Un contrat entre deux FDSEA pour acheter de la paille

Une démarche interfilières. Michel Masson et Pascal Lerousseau réfléchissent depuis deux mois à un contrat liant leurs départements pour l'achat de paille. Le premier représente la FDSEA du Loiret, un département producteur de paille, tandis que le second est élu dans la Creuse, un département très consommateur en litière.

« Le but est de sécuriser une partie des approvisionnements en stocks des exploitations », explique Michel Masson. Le contrat en cours de finalisation ne concernera, cette année, que les achats de paille.

L'objectif est de l'élargir aux pulpes et aux céréales. Il devrait être signé le 11 juin en Creuse, pour une durée de trois ans. Le prix de la paille est fixé à 15 €/t en andain. « Cela correspond à l'exportation en éléments fertilisants, explique Michel Masson.
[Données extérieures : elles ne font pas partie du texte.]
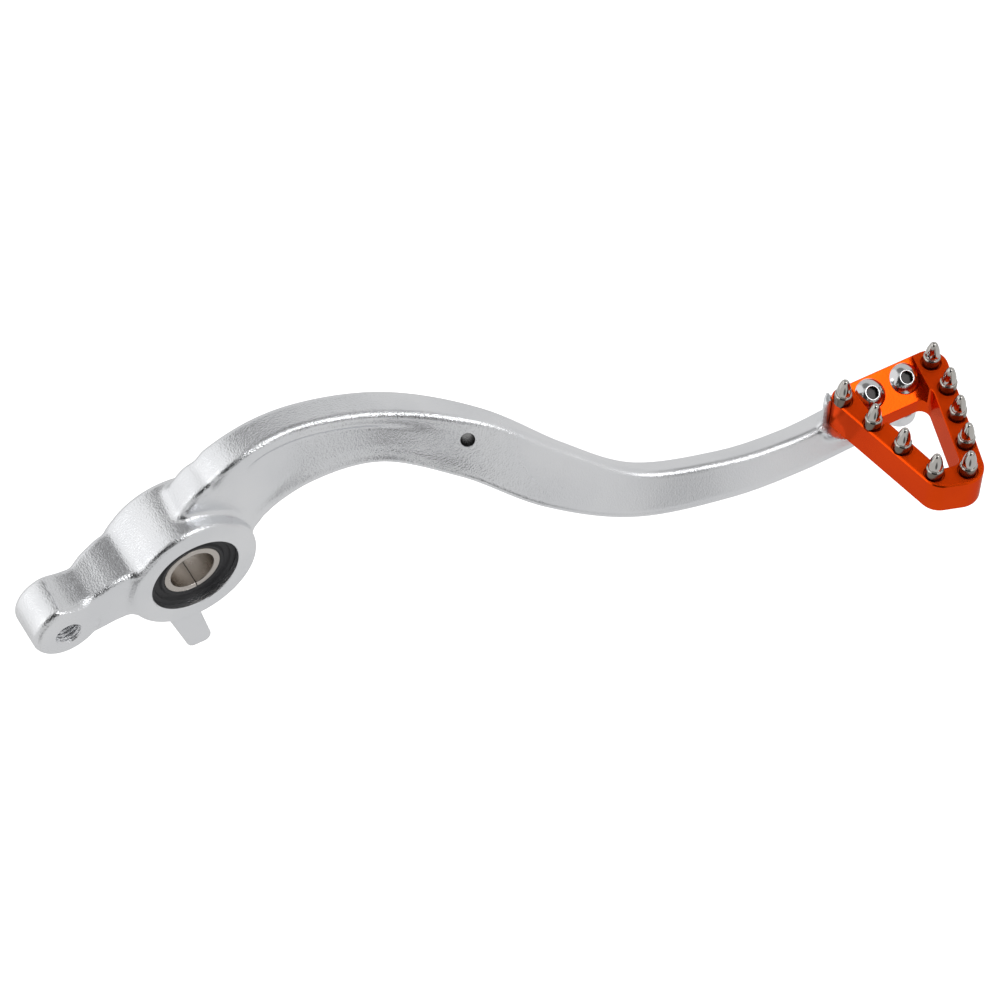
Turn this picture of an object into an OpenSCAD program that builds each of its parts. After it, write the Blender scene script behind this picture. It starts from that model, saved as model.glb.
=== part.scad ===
// Rear brake pedal: forged and twisted arm on a needle bearing, with a pinned step plate.
// Origin: centre of the pivot. X forward to the step plate, Y inward along the pivot, Z up. Millimetres.

/* [Pivot boss] */
// Outer diameter of the boss
boss_d = 41; // [34:0.5:50]
// Width of the boss along the pivot
boss_w = 22; // [18:0.5:30]
// Rounding of the boss rims
boss_round = 1.5; // [0.5:0.1:3]
// Diameter of the seal counterbores
seal_d = 28; // [26:0.5:32]
// Thickness of a seal ring
seal_t = 2.8; // [2:0.1:4]
// Depth of the seal face below the boss face
seal_recess = 2.2; // [1:0.1:4]

/* [Needle bearing] */
// Outer diameter of the drawn cup
cup_d = 24; // [22:0.5:26]
// Wall of the drawn cup
cup_wall = 0.9; // [0.6:0.05:1.2]
// Inner diameter of the cup lips
lip_d = 19.4; // [19:0.1:21]
// Diameter of a needle roller
roller_d = 2; // [1.5:0.1:2.5]
// Rim of the cage past each end of the rollers
cage_rim = 0.4; // [0.2:0.05:1]
// Number of needle rollers
roller_n = 18; // [12:1:24]
// Radial play between the rollers and the sleeve
roller_play = 0.03; // [0.01:0.01:0.1]
// Gap round each roller in its cage pocket
pocket_gap = 0.05; // [0.02:0.01:0.1]
// Wall of the cage
cage_wall = 1.3; // [1:0.1:1.6]
// Gap between the cage and each lip of the cup
cage_play = 0.3; // [0.1:0.05:0.6]

/* [Pivot sleeve] */
// Outer diameter of the sleeve
sleeve_d = 18; // [16:0.5:20]
// Bore of the sleeve for the frame bolt
sleeve_bore = 14; // [10:0.5:15]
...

Nous ne comptons pas la matière organique. »

Sur le plan pratique, les deux fédérations se chargent de la gestion de l'opération. La FDSEA du Loiret recense les surfaces proposées par ses adhérents. Celle de la Creuse enregistre les commandes des siens. Ouvertes jusqu'au 1er juillet, elles atteignent déjà 15 000 t. « Nous allons devoir limiter la livraison à 20 t », indique Pascal Lerousseau.
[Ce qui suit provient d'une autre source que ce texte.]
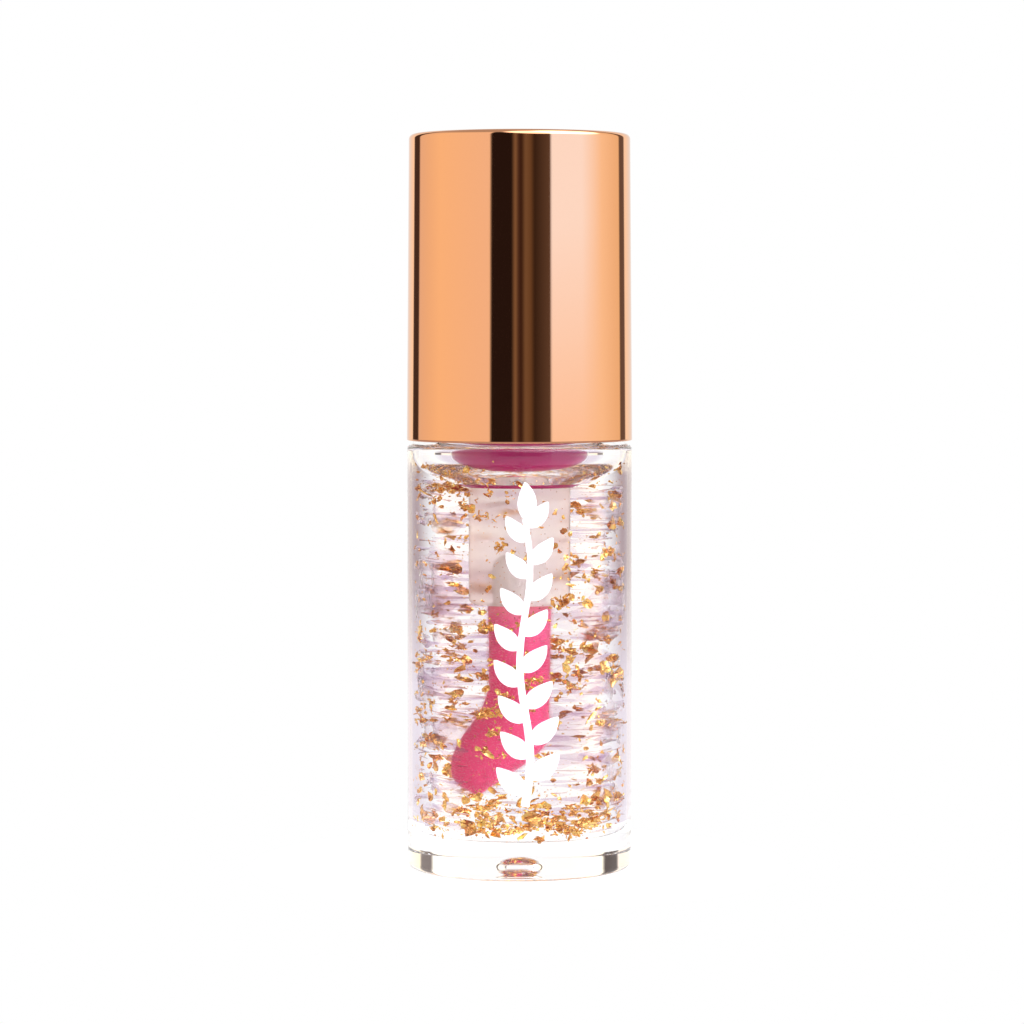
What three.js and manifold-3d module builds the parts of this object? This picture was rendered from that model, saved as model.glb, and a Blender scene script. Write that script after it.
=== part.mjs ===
// Lip gloss tube: a thick-walled clear bottle, closed by a screw cap that carries the applicator wand.
// Millimetres, +Z up, with the origin at the centre of the base. The thread is right-handed, so the
// cap unscrews anticlockwise seen from above. The wand's foot points along -X.
import * as THREE from 'three';
import { mergeVertices } from 'three/addons/utils/BufferGeometryUtils.js';
import Module from 'manifold-3d';

const wasm = await Module();
wasm.setup();

// Driving dimensions
const SEGMENTS = 64; // facets round each turned piece
const ARC_STEPS = 2; // half the facets along each rounded corner
const SEAT_GAP = 0.3; // between pieces that rest on each other

const bottle = {
  radius: 10,
  shoulderZ: 37.8,
  neckRadius: 7,
  neckTopZ: 50.5,
  boreRadius: 6.2,
  floorZ: 3,
  baseFillet: 0.55,
  floorFillet: 0.8,
  edgeFillet: 0.5,
  recessRadius: 8.6,
  recessDepth: 0.35,
  dimpleRadius: 1.45, // the round hollow that the moulding gate leaves under the base
  dimpleDepth: 0.95,
};

const thread = {
  pitch: 2,
  turns: 1.25,
  startZ: 46.3, // height of the neck ridge's lower end
  neckCrest: 7.65,
  capCrest: 7.75,
  capRoot: 8.1,
  rootWidth: 1.1,
  crestWidth: 0.45,
  bite: 0.2, // how far a ridge reaches into the wall that carries it
  fadeAngle: Math.PI / 5,
};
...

La FDSEA de la Creuse s'occupe de la logistique pour le pressage et le transport. Elle s'engage à libérer rapidement les surfaces. D'une part, pour faciliter le travail des cultures suivantes et, d'autre part, pour ne pas laisser trop longtemps la paille en tas. Ainsi exposée, celle-ci attire parfois les « esprits malveillants ».

L'armée a d'ailleurs été sollicitée pour la surveillance. L'acheminement du fourrage devrait se faire par la route. Au final, le prix dans les fermes creusoises pourrait avoisiner de 75 à 80 €/t. « Si nous n'avions pas eu d'irrigation, pourtant si décriée, nous n'aurions pas eu de paille à proposer à nos collègues », observe Michel Masson.